• _What you will do_
Starting from the line that contains "The three.js and", copy every line exactly until the line that contains "the glass mirror.", which is also included.
****************
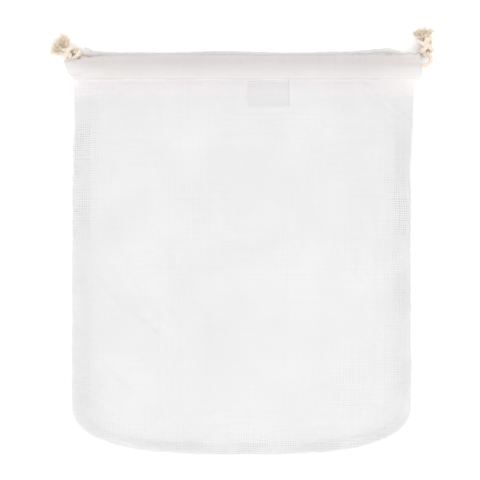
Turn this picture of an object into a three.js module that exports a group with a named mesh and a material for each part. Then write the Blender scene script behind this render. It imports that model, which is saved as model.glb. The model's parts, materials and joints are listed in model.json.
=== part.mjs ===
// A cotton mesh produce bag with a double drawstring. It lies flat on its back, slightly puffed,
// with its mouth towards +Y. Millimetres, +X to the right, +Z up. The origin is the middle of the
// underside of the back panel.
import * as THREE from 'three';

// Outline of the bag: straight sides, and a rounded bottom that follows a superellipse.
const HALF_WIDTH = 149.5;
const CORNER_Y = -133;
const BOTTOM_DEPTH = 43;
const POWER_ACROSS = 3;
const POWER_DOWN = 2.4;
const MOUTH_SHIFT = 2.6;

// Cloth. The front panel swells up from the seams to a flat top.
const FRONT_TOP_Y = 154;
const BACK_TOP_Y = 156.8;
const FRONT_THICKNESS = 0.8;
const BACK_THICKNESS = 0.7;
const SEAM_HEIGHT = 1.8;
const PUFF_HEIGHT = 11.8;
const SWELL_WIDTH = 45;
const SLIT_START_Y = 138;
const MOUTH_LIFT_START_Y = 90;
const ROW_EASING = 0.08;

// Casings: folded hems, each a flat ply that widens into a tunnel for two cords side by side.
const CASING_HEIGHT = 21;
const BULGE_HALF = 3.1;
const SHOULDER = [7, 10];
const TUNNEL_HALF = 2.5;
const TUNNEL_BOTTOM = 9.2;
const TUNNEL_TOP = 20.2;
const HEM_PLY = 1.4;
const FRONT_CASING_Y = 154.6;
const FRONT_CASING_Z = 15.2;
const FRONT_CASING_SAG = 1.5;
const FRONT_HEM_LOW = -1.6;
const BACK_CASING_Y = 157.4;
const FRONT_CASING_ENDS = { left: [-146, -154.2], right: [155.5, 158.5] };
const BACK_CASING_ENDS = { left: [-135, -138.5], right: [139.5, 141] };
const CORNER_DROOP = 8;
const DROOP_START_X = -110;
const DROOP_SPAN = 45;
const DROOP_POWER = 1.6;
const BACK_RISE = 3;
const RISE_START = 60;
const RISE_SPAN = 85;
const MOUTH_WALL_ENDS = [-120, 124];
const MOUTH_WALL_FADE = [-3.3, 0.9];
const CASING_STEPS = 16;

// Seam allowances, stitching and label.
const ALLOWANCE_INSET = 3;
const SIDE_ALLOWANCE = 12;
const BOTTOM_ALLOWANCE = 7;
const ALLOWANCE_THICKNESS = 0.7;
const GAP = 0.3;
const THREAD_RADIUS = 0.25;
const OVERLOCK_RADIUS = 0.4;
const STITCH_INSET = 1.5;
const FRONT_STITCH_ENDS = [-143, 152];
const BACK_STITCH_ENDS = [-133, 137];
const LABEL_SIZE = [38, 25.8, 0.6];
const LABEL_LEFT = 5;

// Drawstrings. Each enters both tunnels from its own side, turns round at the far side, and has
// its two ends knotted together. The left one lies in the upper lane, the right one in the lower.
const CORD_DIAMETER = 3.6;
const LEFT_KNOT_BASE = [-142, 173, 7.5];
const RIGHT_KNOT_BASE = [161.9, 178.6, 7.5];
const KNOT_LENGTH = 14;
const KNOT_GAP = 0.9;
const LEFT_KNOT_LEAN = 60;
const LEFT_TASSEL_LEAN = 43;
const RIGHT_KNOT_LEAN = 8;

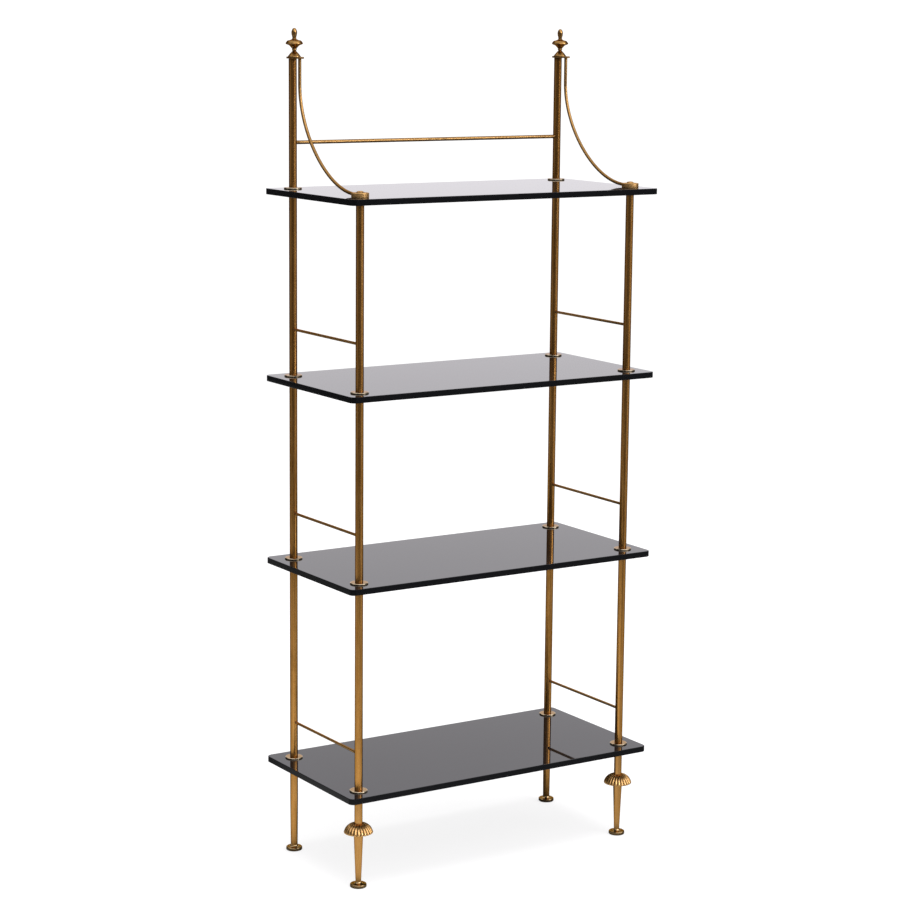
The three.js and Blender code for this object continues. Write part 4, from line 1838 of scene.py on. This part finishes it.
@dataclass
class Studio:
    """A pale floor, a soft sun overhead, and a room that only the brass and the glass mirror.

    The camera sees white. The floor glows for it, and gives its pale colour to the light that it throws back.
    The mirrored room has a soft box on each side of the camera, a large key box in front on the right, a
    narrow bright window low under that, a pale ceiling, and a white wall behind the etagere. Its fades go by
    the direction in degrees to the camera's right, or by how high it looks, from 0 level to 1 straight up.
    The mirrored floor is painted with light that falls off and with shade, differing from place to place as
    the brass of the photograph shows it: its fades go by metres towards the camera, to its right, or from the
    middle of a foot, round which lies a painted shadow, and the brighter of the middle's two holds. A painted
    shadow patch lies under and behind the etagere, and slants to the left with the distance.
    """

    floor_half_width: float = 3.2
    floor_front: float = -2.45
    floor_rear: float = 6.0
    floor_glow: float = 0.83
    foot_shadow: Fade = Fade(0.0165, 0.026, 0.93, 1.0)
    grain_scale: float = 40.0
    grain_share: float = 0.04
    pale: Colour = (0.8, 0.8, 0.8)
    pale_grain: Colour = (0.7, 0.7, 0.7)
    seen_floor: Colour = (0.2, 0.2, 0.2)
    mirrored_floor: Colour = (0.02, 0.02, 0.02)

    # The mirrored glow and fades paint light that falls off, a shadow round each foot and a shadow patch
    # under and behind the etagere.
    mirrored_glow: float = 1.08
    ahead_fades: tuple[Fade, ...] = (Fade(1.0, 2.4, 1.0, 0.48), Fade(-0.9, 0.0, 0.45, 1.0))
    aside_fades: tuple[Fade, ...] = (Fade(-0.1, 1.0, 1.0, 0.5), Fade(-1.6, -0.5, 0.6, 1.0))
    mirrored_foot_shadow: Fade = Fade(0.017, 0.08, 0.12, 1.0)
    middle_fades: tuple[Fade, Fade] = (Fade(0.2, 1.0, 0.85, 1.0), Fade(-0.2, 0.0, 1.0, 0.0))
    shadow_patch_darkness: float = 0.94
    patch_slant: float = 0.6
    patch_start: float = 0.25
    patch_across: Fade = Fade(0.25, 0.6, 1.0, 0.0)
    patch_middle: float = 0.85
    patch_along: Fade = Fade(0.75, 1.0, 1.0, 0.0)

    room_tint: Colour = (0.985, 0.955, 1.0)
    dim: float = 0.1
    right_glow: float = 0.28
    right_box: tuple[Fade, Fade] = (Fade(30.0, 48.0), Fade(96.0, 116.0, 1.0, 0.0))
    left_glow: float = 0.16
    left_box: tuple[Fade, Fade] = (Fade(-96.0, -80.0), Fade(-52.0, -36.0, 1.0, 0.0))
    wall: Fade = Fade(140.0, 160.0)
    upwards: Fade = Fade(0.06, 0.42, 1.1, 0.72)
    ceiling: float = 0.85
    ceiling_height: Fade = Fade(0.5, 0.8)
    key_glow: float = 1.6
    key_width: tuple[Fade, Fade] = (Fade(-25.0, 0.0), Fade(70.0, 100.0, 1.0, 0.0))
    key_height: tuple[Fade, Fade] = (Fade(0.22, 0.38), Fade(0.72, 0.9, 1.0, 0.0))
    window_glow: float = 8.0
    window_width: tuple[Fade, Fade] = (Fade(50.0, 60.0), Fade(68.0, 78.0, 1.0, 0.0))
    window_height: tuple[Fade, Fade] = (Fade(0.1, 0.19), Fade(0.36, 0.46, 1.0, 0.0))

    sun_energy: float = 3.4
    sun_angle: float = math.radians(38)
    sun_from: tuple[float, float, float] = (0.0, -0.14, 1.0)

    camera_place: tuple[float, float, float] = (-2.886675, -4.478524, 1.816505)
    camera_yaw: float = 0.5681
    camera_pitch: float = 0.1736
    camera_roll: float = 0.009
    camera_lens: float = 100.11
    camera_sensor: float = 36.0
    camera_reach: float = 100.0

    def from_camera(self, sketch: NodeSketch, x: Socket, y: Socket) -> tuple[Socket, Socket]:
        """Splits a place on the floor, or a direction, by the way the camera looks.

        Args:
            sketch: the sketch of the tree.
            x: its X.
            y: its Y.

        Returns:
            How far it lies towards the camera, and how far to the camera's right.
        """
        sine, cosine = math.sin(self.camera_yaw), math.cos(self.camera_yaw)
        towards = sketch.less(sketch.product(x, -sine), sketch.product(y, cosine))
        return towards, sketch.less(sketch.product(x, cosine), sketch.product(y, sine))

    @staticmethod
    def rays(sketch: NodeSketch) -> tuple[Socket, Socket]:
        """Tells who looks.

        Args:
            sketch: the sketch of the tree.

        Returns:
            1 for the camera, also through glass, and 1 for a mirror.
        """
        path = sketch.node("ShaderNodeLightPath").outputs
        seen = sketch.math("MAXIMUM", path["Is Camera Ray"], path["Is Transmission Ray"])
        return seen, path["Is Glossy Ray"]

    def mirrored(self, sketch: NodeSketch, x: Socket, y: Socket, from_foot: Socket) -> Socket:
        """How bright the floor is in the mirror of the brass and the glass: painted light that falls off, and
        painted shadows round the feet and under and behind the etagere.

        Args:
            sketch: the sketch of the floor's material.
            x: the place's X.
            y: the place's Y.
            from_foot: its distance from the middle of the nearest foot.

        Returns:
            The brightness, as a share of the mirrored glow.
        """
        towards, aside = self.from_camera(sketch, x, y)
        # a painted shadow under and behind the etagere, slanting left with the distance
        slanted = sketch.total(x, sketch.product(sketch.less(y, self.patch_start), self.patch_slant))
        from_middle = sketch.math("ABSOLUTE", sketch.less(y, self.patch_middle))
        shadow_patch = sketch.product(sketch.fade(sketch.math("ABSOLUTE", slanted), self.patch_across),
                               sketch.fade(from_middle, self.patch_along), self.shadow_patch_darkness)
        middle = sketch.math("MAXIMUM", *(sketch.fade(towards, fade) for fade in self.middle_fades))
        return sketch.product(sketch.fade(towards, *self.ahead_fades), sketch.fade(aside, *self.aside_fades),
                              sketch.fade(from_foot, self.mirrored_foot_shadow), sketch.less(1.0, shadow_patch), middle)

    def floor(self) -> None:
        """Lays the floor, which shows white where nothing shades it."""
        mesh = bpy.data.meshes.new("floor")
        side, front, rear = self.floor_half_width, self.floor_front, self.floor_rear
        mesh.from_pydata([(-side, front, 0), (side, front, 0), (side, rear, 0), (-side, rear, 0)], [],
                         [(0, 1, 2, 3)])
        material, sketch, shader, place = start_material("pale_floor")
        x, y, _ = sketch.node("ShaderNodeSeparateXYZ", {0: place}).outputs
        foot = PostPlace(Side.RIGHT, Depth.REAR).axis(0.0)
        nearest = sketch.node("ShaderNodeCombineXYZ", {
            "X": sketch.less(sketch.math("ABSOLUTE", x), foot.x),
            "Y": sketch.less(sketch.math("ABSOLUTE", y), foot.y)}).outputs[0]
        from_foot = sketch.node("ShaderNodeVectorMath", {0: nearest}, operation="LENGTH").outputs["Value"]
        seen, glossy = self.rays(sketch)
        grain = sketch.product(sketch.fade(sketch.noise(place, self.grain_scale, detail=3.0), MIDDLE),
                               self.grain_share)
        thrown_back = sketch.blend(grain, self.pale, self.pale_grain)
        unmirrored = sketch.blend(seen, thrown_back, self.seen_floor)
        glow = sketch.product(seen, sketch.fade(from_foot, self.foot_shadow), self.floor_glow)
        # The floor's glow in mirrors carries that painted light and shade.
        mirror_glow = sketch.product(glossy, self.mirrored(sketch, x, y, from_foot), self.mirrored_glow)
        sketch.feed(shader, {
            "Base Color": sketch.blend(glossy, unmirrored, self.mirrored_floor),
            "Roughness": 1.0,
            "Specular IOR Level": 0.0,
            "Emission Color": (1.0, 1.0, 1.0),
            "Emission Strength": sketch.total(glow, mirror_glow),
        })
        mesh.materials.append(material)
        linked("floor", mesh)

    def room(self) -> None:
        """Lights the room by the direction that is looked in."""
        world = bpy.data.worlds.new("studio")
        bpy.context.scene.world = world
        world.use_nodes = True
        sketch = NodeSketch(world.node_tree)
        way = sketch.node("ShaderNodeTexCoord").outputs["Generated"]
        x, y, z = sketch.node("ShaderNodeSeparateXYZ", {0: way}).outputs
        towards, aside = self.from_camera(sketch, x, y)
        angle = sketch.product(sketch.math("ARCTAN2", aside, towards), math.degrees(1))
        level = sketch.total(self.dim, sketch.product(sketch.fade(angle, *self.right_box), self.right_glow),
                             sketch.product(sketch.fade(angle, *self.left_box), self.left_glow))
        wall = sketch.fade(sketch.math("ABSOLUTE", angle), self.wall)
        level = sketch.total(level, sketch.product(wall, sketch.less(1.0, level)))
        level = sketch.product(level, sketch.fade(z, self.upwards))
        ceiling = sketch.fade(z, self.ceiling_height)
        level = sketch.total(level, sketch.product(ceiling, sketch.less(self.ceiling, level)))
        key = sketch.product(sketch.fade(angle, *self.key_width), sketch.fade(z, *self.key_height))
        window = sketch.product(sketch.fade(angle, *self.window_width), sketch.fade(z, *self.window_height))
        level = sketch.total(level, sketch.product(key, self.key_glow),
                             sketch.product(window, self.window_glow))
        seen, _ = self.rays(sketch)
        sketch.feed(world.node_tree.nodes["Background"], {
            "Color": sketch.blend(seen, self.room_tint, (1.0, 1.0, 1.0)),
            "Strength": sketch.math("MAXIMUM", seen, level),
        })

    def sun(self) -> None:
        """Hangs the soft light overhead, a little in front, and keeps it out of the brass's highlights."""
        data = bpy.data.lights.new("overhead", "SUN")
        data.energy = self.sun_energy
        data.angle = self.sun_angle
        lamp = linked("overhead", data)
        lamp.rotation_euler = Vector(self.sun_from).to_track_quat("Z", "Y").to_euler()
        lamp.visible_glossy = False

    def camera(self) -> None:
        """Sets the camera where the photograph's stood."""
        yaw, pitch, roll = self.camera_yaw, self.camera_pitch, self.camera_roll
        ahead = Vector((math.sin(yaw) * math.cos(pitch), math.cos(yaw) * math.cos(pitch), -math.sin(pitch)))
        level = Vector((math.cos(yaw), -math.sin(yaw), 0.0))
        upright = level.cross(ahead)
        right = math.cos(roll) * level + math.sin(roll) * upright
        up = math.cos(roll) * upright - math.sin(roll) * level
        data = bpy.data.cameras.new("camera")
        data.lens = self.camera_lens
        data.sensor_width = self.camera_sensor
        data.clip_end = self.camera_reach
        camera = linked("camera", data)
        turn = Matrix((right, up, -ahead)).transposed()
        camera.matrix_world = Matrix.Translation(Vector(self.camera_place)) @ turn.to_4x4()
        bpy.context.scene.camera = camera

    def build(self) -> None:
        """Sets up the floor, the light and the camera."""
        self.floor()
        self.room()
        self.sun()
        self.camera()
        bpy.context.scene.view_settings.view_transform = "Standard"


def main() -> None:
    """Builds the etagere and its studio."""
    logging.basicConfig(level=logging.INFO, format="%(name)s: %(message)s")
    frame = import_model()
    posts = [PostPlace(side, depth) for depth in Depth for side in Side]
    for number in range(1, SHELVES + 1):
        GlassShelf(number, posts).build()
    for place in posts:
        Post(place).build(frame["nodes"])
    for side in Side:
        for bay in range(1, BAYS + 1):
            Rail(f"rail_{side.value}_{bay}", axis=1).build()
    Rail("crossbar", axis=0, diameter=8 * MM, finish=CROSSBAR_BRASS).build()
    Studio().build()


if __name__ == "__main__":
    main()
****************
• _The reply_
The three.js and Blender code for this object continues. Write part 4, from line 1838 of scene.py on. This part finishes it.
@dataclass
class Studio:
    """A pale floor, a soft sun overhead, and a room that only the brass and the glass mirror.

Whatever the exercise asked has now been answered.